OBJECTIVE | Output each line of the material exactly as it stands.

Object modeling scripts
((

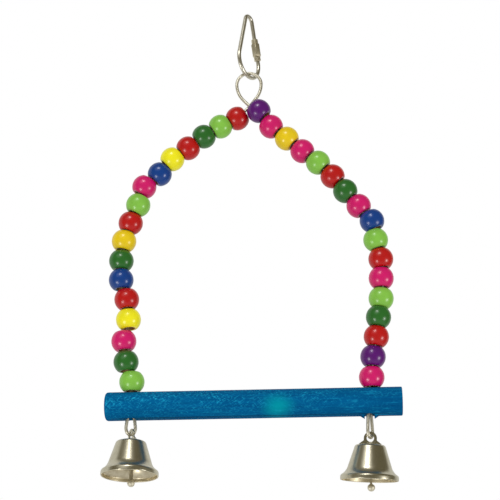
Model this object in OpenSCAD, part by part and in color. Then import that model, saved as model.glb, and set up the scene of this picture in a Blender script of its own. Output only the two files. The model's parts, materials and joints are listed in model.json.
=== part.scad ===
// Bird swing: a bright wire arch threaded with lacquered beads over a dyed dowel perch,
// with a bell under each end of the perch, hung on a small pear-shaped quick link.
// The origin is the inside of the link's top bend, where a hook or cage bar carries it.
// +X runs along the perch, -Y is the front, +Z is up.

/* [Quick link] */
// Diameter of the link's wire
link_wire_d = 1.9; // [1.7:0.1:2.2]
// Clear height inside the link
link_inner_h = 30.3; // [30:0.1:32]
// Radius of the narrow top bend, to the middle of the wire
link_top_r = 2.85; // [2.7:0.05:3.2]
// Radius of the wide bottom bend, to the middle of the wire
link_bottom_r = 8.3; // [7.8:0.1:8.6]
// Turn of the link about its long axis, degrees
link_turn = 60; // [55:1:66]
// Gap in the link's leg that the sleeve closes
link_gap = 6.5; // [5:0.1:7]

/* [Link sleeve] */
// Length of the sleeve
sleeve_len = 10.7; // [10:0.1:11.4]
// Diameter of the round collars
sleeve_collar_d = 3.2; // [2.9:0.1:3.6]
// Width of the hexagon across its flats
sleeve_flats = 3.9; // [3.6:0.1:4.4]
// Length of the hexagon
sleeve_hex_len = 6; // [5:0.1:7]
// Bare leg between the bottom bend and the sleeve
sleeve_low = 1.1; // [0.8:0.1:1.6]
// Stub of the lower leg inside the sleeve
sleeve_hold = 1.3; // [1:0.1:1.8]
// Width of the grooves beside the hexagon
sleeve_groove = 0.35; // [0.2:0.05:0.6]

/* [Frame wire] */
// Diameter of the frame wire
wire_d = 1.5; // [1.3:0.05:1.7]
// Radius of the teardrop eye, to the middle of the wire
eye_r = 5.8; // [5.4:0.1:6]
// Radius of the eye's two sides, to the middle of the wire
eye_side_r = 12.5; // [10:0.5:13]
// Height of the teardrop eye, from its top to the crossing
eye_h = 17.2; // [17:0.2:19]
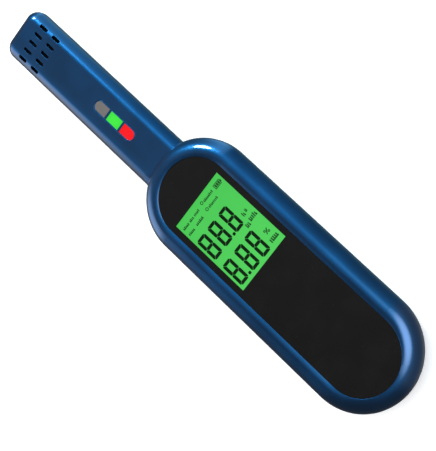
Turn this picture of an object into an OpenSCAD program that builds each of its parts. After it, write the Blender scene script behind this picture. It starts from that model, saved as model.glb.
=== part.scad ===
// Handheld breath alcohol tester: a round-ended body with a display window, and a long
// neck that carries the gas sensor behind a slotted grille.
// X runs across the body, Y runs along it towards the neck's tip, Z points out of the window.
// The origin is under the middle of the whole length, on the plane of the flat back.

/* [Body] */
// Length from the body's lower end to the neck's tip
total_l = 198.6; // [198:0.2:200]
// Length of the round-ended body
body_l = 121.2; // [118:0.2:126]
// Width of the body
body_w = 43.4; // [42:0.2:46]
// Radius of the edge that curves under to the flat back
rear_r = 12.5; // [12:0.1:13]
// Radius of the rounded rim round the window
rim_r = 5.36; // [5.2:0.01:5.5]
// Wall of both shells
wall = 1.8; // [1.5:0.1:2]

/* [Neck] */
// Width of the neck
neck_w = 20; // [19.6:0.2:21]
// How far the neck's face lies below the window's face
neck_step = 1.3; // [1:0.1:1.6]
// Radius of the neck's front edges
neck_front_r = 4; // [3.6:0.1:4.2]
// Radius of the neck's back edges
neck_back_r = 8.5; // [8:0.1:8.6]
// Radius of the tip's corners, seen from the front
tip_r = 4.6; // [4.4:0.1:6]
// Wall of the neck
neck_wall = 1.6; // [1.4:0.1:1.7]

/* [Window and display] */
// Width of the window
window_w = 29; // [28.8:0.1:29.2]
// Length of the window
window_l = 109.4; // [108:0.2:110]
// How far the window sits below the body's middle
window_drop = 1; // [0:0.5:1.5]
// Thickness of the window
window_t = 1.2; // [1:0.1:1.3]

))

RESULT OF THE EXERCISE |
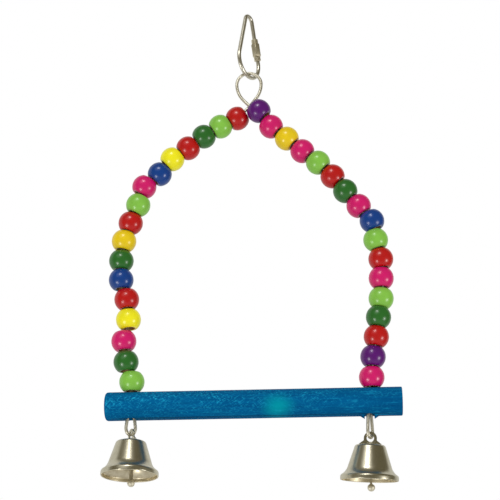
Model this object in OpenSCAD, part by part and in color. Then import that model, saved as model.glb, and set up the scene of this picture in a Blender script of its own. Output only the two files. The model's parts, materials and joints are listed in model.json.
=== part.scad ===
// Bird swing: a bright wire arch threaded with lacquered beads over a dyed dowel perch,
// with a bell under each end of the perch, hung on a small pear-shaped quick link.
// The origin is the inside of the link's top bend, where a hook or cage bar carries it.
// +X runs along the perch, -Y is the front, +Z is up.

/* [Quick link] */
// Diameter of the link's wire
link_wire_d = 1.9; // [1.7:0.1:2.2]
// Clear height inside the link
link_inner_h = 30.3; // [30:0.1:32]
// Radius of the narrow top bend, to the middle of the wire
link_top_r = 2.85; // [2.7:0.05:3.2]
// Radius of the wide bottom bend, to the middle of the wire
link_bottom_r = 8.3; // [7.8:0.1:8.6]
// Turn of the link about its long axis, degrees
link_turn = 60; // [55:1:66]
// Gap in the link's leg that the sleeve closes
link_gap = 6.5; // [5:0.1:7]

/* [Link sleeve] */
// Length of the sleeve
sleeve_len = 10.7; // [10:0.1:11.4]
// Diameter of the round collars
sleeve_collar_d = 3.2; // [2.9:0.1:3.6]
// Width of the hexagon across its flats
sleeve_flats = 3.9; // [3.6:0.1:4.4]
// Length of the hexagon
sleeve_hex_len = 6; // [5:0.1:7]
// Bare leg between the bottom bend and the sleeve
sleeve_low = 1.1; // [0.8:0.1:1.6]
// Stub of the lower leg inside the sleeve
sleeve_hold = 1.3; // [1:0.1:1.8]
// Width of the grooves beside the hexagon
sleeve_groove = 0.35; // [0.2:0.05:0.6]

/* [Frame wire] */
// Diameter of the frame wire
wire_d = 1.5; // [1.3:0.05:1.7]
// Radius of the teardrop eye, to the middle of the wire
eye_r = 5.8; // [5.4:0.1:6]
// Radius of the eye's two sides, to the middle of the wire
eye_side_r = 12.5; // [10:0.5:13]
// Height of the teardrop eye, from its top to the crossing
eye_h = 17.2; // [17:0.2:19]
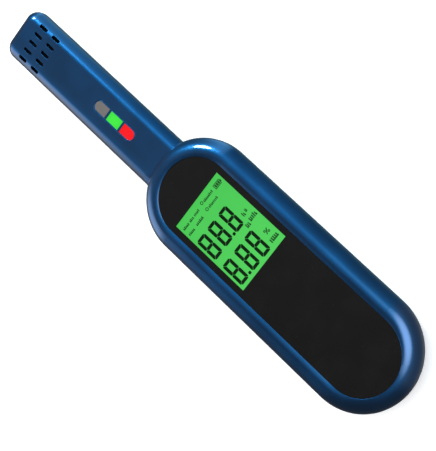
Turn this picture of an object into an OpenSCAD program that builds each of its parts. After it, write the Blender scene script behind this picture. It starts from that model, saved as model.glb.
=== part.scad ===
// Handheld breath alcohol tester: a round-ended body with a display window, and a long
// neck that carries the gas sensor behind a slotted grille.
// X runs across the body, Y runs along it towards the neck's tip, Z points out of the window.
// The origin is under the middle of the whole length, on the plane of the flat back.

/* [Body] */
// Length from the body's lower end to the neck's tip
total_l = 198.6; // [198:0.2:200]
// Length of the round-ended body
body_l = 121.2; // [118:0.2:126]
// Width of the body
body_w = 43.4; // [42:0.2:46]
// Radius of the edge that curves under to the flat back
rear_r = 12.5; // [12:0.1:13]
// Radius of the rounded rim round the window
rim_r = 5.36; // [5.2:0.01:5.5]
// Wall of both shells
wall = 1.8; // [1.5:0.1:2]

/* [Neck] */
// Width of the neck
neck_w = 20; // [19.6:0.2:21]
// How far the neck's face lies below the window's face
neck_step = 1.3; // [1:0.1:1.6]
// Radius of the neck's front edges
neck_front_r = 4; // [3.6:0.1:4.2]
// Radius of the neck's back edges
neck_back_r = 8.5; // [8:0.1:8.6]
// Radius of the tip's corners, seen from the front
tip_r = 4.6; // [4.4:0.1:6]
// Wall of the neck
neck_wall = 1.6; // [1.4:0.1:1.7]

/* [Window and display] */
// Width of the window
window_w = 29; // [28.8:0.1:29.2]
// Length of the window
window_l = 109.4; // [108:0.2:110]
// How far the window sits below the body's middle
window_drop = 1; // [0:0.5:1.5]
// Thickness of the window
window_t = 1.2; // [1:0.1:1.3]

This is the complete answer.